Whether reacting to the news positively or negatively, many people have pinpointed the Veronica Mars film as a watershed moment in alternative methods of film financing, and with Braff jumping on the metaphorically crowd-sourced wagon, they have their confirmation. Together, these two projects have set a terrible precedent. Filmmaking is an art, but it's also a business. It's a profit-seeking venture done by people and businesses with enough money to risk millions of dollars on a product that people may or may not want to see. That risk is the essence of capitalism. You're supposed to spend money to make money. You have to make a sacrifice to reap the rewards.
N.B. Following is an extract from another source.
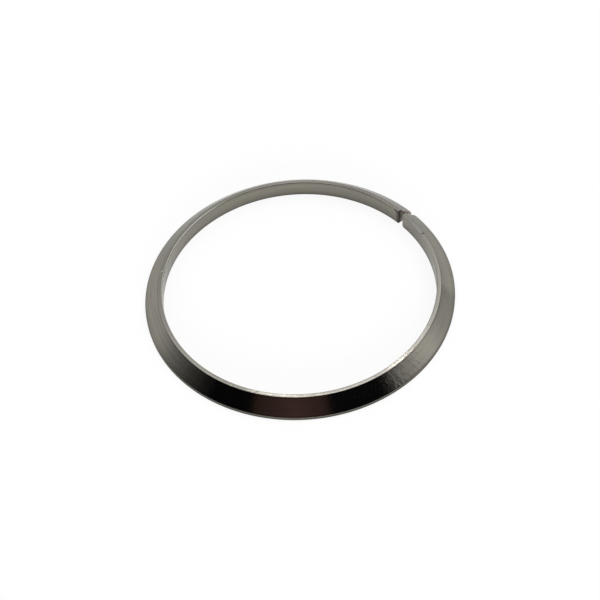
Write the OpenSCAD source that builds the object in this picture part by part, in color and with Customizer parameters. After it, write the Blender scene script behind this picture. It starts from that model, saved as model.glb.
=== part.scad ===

Those who have donated to Veronica Mars have given over $5 million to Time Warner (Warner Bros' parent company), a multinational corporation, for an unknown commodity. Those who have donated money to Zach Braff have given millions to a millionaire for another unknown commodity. Collectively, fans have said that it's OK for rich people to eliminate the factor of risk when they make films. The past five years, with its bitter recessions and global financial crises, has effectively removed the make-up from late capitalism's ugly, bitter face, but these two Kickstarters are a sign that capitalism is eating itself, bit by bit, starting with the entertainment industry.

It's always interesting to see how people use the "tools" that are *available* to them.

It's also interesting that Kickstarter favors the rich and the famous. The rich can use it to get richer.